A is vector-field. I am trying to find out what does $\nabla^2 A$, on this Wikipedia page
https://en.wikipedia.org/wiki/Mathematical_descriptions_of_the_electromagnetic_field#Gauge_freedom , equal to.
Is it that $(\nabla^2 A)_j=\sum_{i=1}^3(\frac{\partial^2 A_j}{\partial x_i^2})$?
Where $A_i$ is the $i$ component of $\vec A$.

 

[Orodruin]

A is vector-field.
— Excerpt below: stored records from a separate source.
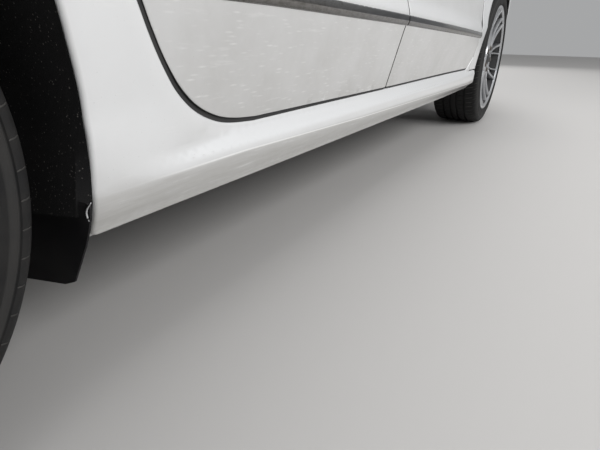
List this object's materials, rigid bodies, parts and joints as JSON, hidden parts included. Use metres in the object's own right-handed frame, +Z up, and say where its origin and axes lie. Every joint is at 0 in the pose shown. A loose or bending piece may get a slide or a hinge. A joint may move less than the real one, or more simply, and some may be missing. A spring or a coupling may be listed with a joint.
{
  "type": "station wagon",
  "caption": "Five-door family station wagon with hinged doors, bonnet and tailgate, steered front wheels and free-turning road wheels.",
  "frame": {"origin": "on the ground, at the middle of the car's length and width", "axes": "+X forwards, +Y to the car's left, +Z up"},
  "size_m": [4.77, 2.1466, 1.4729],
  "materials": {
    "white_paint": "gloss white with clear coat",
    "bumper_paint": "gloss white",
    "black_plastic": "grained black",
    "mirror_shell": "gloss white",
    "clear_lens": "clear",
    "red_lens": "clear red",
    "glass": "tinted",
    "rail_metal": "satin",
    "underbody": "matt black coating",
    "liner_felt": "needled felt",
    "cast_metal": "cast",
    "engine_metal": "cast",
    "tank_plastic": "moulded",
    "exhaust_steel": "dull",
    "trim_plastic": "grained",
    "seat_cloth": "woven",
    "tyre": "rubber",
    "alloy": "silver lacquer"
  },
  "bodies": {
    "body": {"body_shell": "white_paint", "cowl_panel": "black_plastic", "front_fenders": "white_paint", "front_bumper": "bumper_paint", "rear_bumper": "bumper_paint", "grille": "black_plastic", "headlamps": "clear_lens", "tail_lamps": "red_lens", "windscreen": "glass", "quarter_windows": "glass", "roof_panel": "white_paint", "roof_rails": "rail_metal", "floor_pan": "underbody", "arch_liners": "liner_felt", "front_subframe": "underbody", "rear_axle": "underbody", "engine": "engine_metal", "fuel_tank": "tank_plastic", "exhaust": "exhaust_steel", "dashboard": "trim_plastic", "steering_wheel": "trim_plastic", "front_seats": "seat_cloth", "rear_bench": "seat_cloth"},
    "bonnet": {"bonnet": "white_paint"},
    "tailgate": {"tailgate": "white_paint", "tailgate_glass": "glass"},
    "front_door_right": {"front_door_right": "white_paint", "front_door_glass_right": "glass", "mirror_right": "mirror_shell"},
    "front_wheel_right": {"front_tyre_right": "tyre", "front_wheel_right": "alloy"},
    "rear_door_right": {"rear_door_right": "white_paint", "rear_door_glass_right": "glass"},
    "rear_wheel_right": {"rear_tyre_right": "tyre", "rear_wheel_right": "alloy"},
    "front_knuckle_right": {"front_knuckle_right": "cast_metal"},
    "front_door_left": {"front_door_left": "white_paint", "front_door_glass_left": "glass", "mirror_left": "mirror_shell"},
    "front_wheel_left": {"front_tyre_left": "tyre", "front_wheel_left": "alloy"},
    "rear_door_left": {"rear_door_left": "white_paint", "rear_door_glass_left": "glass"},
    "rear_wheel_left": {"rear_tyre_left": "tyre", "rear_wheel_left": "alloy"},
    "front_knuckle_left": {"front_knuckle_left": "cast_metal"}
  },
  "joints": [
    {"name": "steer_right", "type": "hinge", "parent": "body", "child": "front_knuckle_right", "pos_m": [1.471, -0.73, 0.333], "axis": [0, 0, 1], "range_deg": [-34, 34]},
    {"name": "front_wheel_right_spin", "type": "hinge", "parent": "front_knuckle_right", "child": "front_wheel_right", "pos_m": [1.471, -0.784, 0.333], "axis": [0, 1, 0], "continuous": true},
    {"name": "rear_wheel_right_spin", "type": "hinge", "parent": "body", "child": "rear_wheel_right", "pos_m": [-1.32, -0.784, 0.333], "axis": [0, 1, 0], "continuous": true},
    {"name": "steer_left", "type": "hinge", "parent": "body", "child": "front_knuckle_left", "pos_m": [1.471, 0.73, 0.333], "axis": [0, 0, 1], "range_deg": [-34, 34]},
    {"name": "front_wheel_left_spin", "type": "hinge", "parent": "front_knuckle_left", "child": "front_wheel_left", "pos_m": [1.471, 0.784, 0.333], "axis": [0, 1, 0], "continuous": true},
    {"name": "rear_wheel_left_spin", "type": "hinge", "parent": "body", "child": "rear_wheel_left", "pos_m": [-1.32, 0.784, 0.333], "axis": [0, 1, 0], "continuous": true},
    {"name": "front_door_right_hinge", "type": "hinge", "parent": "body", "child": "front_door_right", "pos_m": [0.925, -0.9, 0.6], "axis": [0, 0, 1], "range_deg": [0, 66]},
    {"name": "rear_door_right_hinge", "type": "hinge", "parent": "body", "child": "rear_door_right", "pos_m": [-0.091, -0.91, 0.6], "axis": [0, 0, 1], "range_deg": [0, 68]},
    {"name": "front_door_left_hinge", "type": "hinge", "parent": "body", "child": "front_door_left", "pos_m": [0.925, 0.9, 0.6], "axis": [0, 0, -1], "range_deg": [0, 66]},
    {"name": "rear_door_left_hinge", "type": "hinge", "parent": "body", "child": "rear_door_left", "pos_m": [-0.091, 0.91, 0.6], "axis": [0, 0, -1], "range_deg": [0, 68]},
    {"name": "bonnet_hinge", "type": "hinge", "parent": "body", "child": "bonnet", "pos_m": [1.15, 0, 0.987], "axis": [0, -1, 0], "range_deg": [0, 50]},
    {"name": "tailgate_hinge", "type": "hinge", "parent": "body", "child": "tailgate", "pos_m": [-1.915, 0, 1.388], "axis": [0, 1, 0], "range_deg": [0, 80]}
  ],
  "couplings": [
    {"joint": "steer_left", "follows": "steer_right", "ratio": 1}
  ]
}
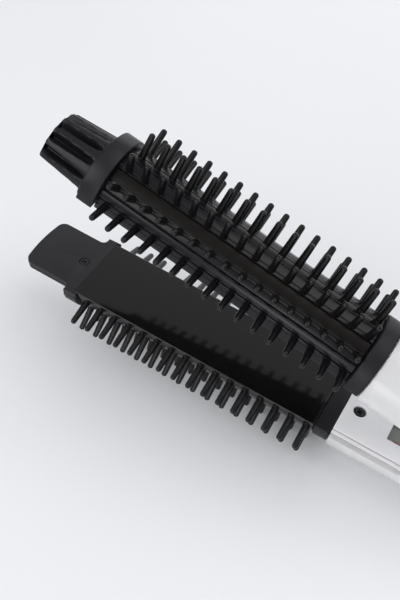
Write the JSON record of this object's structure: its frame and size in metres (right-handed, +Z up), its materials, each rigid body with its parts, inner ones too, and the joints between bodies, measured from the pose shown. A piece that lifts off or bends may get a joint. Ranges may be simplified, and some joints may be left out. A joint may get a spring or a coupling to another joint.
{
  "type": "curling iron",
  "caption": "Two-arm curling iron: a half-round heated barrel with rows of bristles, hinged to a flat heated plate arm, with a lock slider, push buttons and a swivel cord inlet.",
  "frame": {"origin": "centre of the bounding box on the table plane, with the tool lying open on its lower arm as it is put down", "axes": "+X along the tool from the tips to the cord inlet, +Y across the plate, +Z up, from the flat-plate arm towards the barrel arm"},
  "size_m": [0.3324, 0.053, 0.1111],
  "materials": {
    "black_plastic": "satin black moulded plastic, fine grain",
    "bristle_plastic": "semi-gloss black heat-resistant nylon",
    "plate_coating": "dark satin ceramic-type coating on aluminium",
    "barrel_coating": "dark brown-black satin coating on aluminium",
    "white_plastic": "white moulded plastic, soft gloss",
    "clear_plastic": "clear polished plastic shell",
    "pearl_liner": "pearl white that turns rose towards the underside",
    "steel": "plain zinc-plated steel",
    "heater_ceramic": "unglazed heater ceramic",
    "mica": "mica insulation sheet",
    "circuit_board": "green solder mask",
    "red_sleeve": "red silicone wire sleeve"
  },
  "bodies": {
    "lower_arm": {"heating_plate": "plate_coating", "plate_carrier": "black_plastic", "lower_bristles_1": "bristle_plastic", "lower_bristles_2": "bristle_plastic", "lower_bristles_3": "bristle_plastic", "lower_bristles_4": "bristle_plastic", "lower_bristles_5": "bristle_plastic", "lower_bristles_6": "bristle_plastic", "lower_heater": "heater_ceramic", "lower_mica_sheet": "mica", "lower_thermostat": "steel", "tip_tab_upper": "black_plastic", "tip_tab_lower": "black_plastic", "tab_screw": "steel", "lower_collar": "black_plastic", "lower_outer_shell": "clear_plastic", "lower_liner": "pearl_liner", "lower_inner_cover": "white_plastic", "lower_screw_front": "steel", "lower_screw_rear": "steel", "lower_board": "circuit_board", "catch_plate": "steel", "heater_lead": "red_sleeve", "hinge_yoke": "black_plastic", "pivot_pin": "steel", "torsion_spring": "steel"},
    "upper_arm": {"barrel_core": "barrel_coating", "barrel_plate": "plate_coating", "smooth_strip": "barrel_coating", "side_rail": "black_plastic", "upper_bristles_1": "bristle_plastic", "upper_bristles_2": "bristle_plastic", "upper_bristles_3": "bristle_plastic", "upper_bristles_4": "bristle_plastic", "upper_bristles_5": "bristle_plastic", "upper_bristles_6": "bristle_plastic", "upper_heater": "heater_ceramic", "upper_mica_sheet": "mica", "upper_thermostat": "steel", "ribbed_cap": "black_plastic", "rear_ring": "black_plastic", "upper_outer_shell": "clear_plastic", "upper_liner": "pearl_liner", "upper_inner_cover": "white_plastic", "upper_screw_front": "steel", "upper_screw_rear": "steel", "control_board": "circuit_board", "display_lens": "clear_plastic", "hinge_tongue": "black_plastic"},
    "lock_slider": {"lock_slider": "black_plastic"},
    "power_button": {"power_button": "white_plastic"},
    "heat_down_button": {"heat_down_button": "white_plastic"},
    "heat_up_button": {"heat_up_button": "white_plastic"},
    "swivel_gland": {"swivel_gland": "black_plastic"}
  },
  "joints": [
    {"name": "arm_hinge", "type": "hinge", "parent": "lower_arm", "child": "upper_arm", "pos_m": [0.13664, 0, 0.01782], "axis": [0, -1, 0], "range_deg": [0, 11.4], "stiffness_Nm_per_rad": 0.8, "springref_deg": -34.38, "deforming": ["torsion_spring"]},
    {"name": "lock_slide", "type": "slide", "parent": "upper_arm", "child": "lock_slider", "axis": [0.9681, 0, -0.2505], "range_m": [0, 0.004]},
    {"name": "power_press", "type": "slide", "parent": "upper_arm", "child": "power_button", "axis": [-0.2505, 0, -0.9681], "range_m": [0, 0.0008], "stiffness_N_per_m": 400, "springref_m": -0.001},
    {"name": "heat_down_press", "type": "slide", "parent": "upper_arm", "child": "heat_down_button", "axis": [-0.2505, 0, -0.9681], "range_m": [0, 0.0008], "stiffness_N_per_m": 400, "springref_m": -0.001},
    {"name": "heat_up_press", "type": "slide", "parent": "upper_arm", "child": "heat_up_button", "axis": [-0.2505, 0, -0.9681], "range_m": [0, 0.0008], "stiffness_N_per_m": 400, "springref_m": -0.001},
    {"name": "gland_swivel", "type": "hinge", "parent": "lower_arm", "child": "swivel_gland", "pos_m": [0.14705, 0, 0.00649], "axis": [0.9985, 0, -0.0542], "continuous": true}
  ]
}
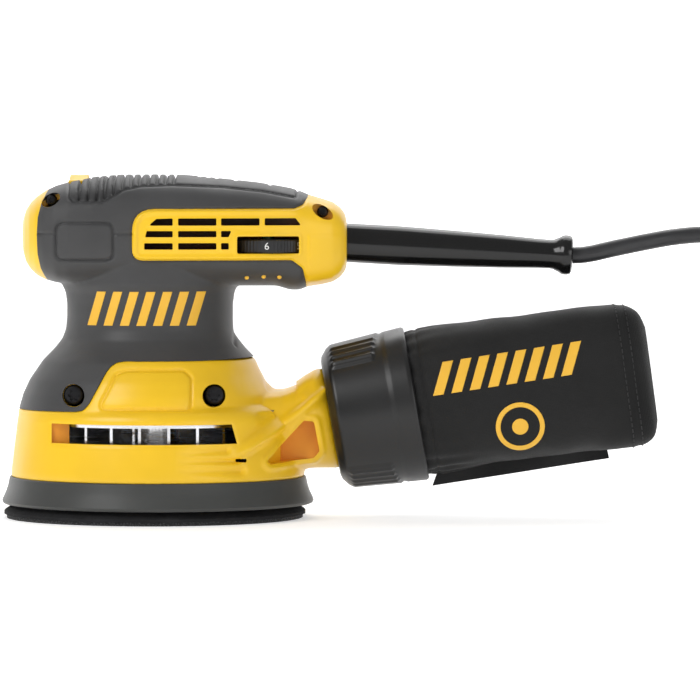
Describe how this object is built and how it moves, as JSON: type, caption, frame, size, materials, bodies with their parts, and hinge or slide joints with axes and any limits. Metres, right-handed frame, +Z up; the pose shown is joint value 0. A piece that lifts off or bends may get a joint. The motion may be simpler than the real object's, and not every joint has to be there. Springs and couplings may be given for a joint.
{
  "type": "random orbit sander",
  "caption": "Palm-grip random orbit sander with a round hook-and-loop pad, clamshell housing, speed dial, rocker switch, dust bag and mains lead.",
  "frame": {"origin": "motor axis, on the plane of the pad's sanding face", "axes": "+Z up along the motor axis, +X towards the cord and the dust bag"},
  "size_m": [0.4285, 0.1444, 0.1435],
  "materials": {
    "yellow_shell": "fine moulded texture, satin",
    "soft_grip": "matt soft overmould",
    "black_plastic": "moulded, satin",
    "skirt_rubber": "matt",
    "foam": "closed-cell foam, matt",
    "hook_pile": "short hook pile",
    "steel": "ground",
    "laminations": "stacked plates",
    "cast_zinc": "cast, dull",
    "fan_metal": "bright cast",
    "copper": "enamelled wire",
    "brass": "stamped",
    "carbon": "pressed carbon",
    "board": "coated board",
    "terminal_white": "moulded",
    "screw_black": "blackened",
    "relief_rubber": "smooth, glossy",
    "cord_jacket": "smooth jacket",
    "bag_cloth": "woven, coated",
    "bag_edge": "folded webbing",
    "seal_rubber": "matt"
  },
  "bodies": {
    "housing": {"lower_bearing": "steel", "upper_bearing": "steel", "bearing_bracket": "cast_zinc", "stator_core": "laminations", "field_coils": "copper", "brush_holders": "brass", "carbon_brushes": "carbon", "brush_springs": "steel", "skirt": "skirt_rubber", "shroud": "yellow_shell", "housing_left": "yellow_shell", "housing_right": "yellow_shell", "grip_left": "soft_grip", "grip_right": "soft_grip", "palm_cover": "soft_grip", "switch_body": "black_plastic", "speed_module": "board", "terminal_block": "terminal_white", "cord_clamp": "black_plastic", "clamp_screws": "steel", "housing_screws": "screw_black", "outlet_seal": "seal_rubber", "strain_relief": "relief_rubber", "cord_lead": "cord_jacket", "cord_tube": "cord_jacket", "cord_coil": "cord_jacket", "cord_tail": "cord_jacket", "plug_body": "relief_rubber", "plug_pins": "brass"},
    "rotor": {"pad_bearing": "steel", "balance_weight": "cast_zinc", "fan": "fan_metal", "motor_shaft": "steel", "armature_core": "laminations", "armature_windings": "copper", "commutator": "copper"},
    "pad": {"hook_face": "hook_pile", "pad_foam": "foam", "backing_plate": "black_plastic", "pad_spindle": "steel", "pad_screws": "steel"},
    "rocker": {"switch_rocker": "yellow_shell"},
    "dial": {"speed_dial": "black_plastic"},
    "dust_bag": {"bag_neck": "black_plastic", "bag_fabric": "bag_cloth", "bag_closure": "bag_edge"},
    "collar": {"locking_collar": "black_plastic"}
  },
  "joints": [
    {"name": "motor_spin", "type": "hinge", "parent": "housing", "child": "rotor", "pos_m": [0, 0, 0.07], "axis": [0, 0, 1], "continuous": true},
    {"name": "pad_spin", "type": "hinge", "parent": "rotor", "child": "pad", "pos_m": [-0.0013, 0, 0.019], "axis": [0, 0, 1], "continuous": true},
    {"name": "rocker_tilt", "type": "hinge", "parent": "housing", "child": "rocker", "pos_m": [-0.033, 0, 0.1379], "axis": [1, 0, 0], "range_deg": [-14, 0]},
    {"name": "dial_turn", "type": "hinge", "parent": "housing", "child": "dial", "pos_m": [0.0462, -0.01903, 0.1113], "axis": [0, 0, 1], "range_deg": [-150, 0]},
    {"name": "bag_pull", "type": "slide", "parent": "housing", "child": "dust_bag", "axis": [0.9851, 0, 0.1719], "range_m": [0, 0.03]},
    {"name": "collar_twist", "type": "hinge", "parent": "dust_bag", "child": "collar", "pos_m": [0.0757, 0, 0.042], "axis": [0.9851, 0, 0.1719], "range_deg": [0, 45]}
  ]
}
I am trying to find out what does $\nabla^2 A$, on this Wikipedia page
https://en.wikipedia.org/wiki/Mathematical_descriptions_of_the_electromagnetic_field#Gauge_freedom , equal to.
Is it that $(\nabla^2 A)_i=\frac{\partial^2 A_i}{\partial x_i^2}$ or $(\nabla^2 A)_j=\sum_{i=1}^3(\frac{\partial^2 A_i}{\partial x_i \cdot \partial x_j})$ or $\nabla^2 A=\sum_{i=1}^3(\frac{\partial^2 A_i}{\partial x_i^2})$?
Where $A_i$ is the $i$ component of $\vec A$.

Neither, see my previous post.

Your first option is just one term in the sum, your second is grad(div(A)) and not the Laplacian of A, your third is a scalar.

 

[olgerm]

So on this Wikipedia page
https://en.wikipedia.org/wiki/Mathematical_descriptions_of_the_electromagnetic_field#Gauge_freedom $(\nabla^2 A)_j=\sum_{i=1}^3(\frac{\partial^2 A_j}{\partial x_i^2})$?

 

[Orodruin]

So on this Wikipedia page
https://en.wikipedia.org/wiki/Mathematical_descriptions_of_the_electromagnetic_field#Gauge_freedom $(\nabla^2 A)_j=\sum_{i=1}^3(\frac{\partial^2 A_j}{\partial x_i^2})$?

Yes. Although this is only valid in Cartesian coordinates.

 

[olgerm]

Yes. Although this is only valid in Cartesian coordinates.

Ok, thanks.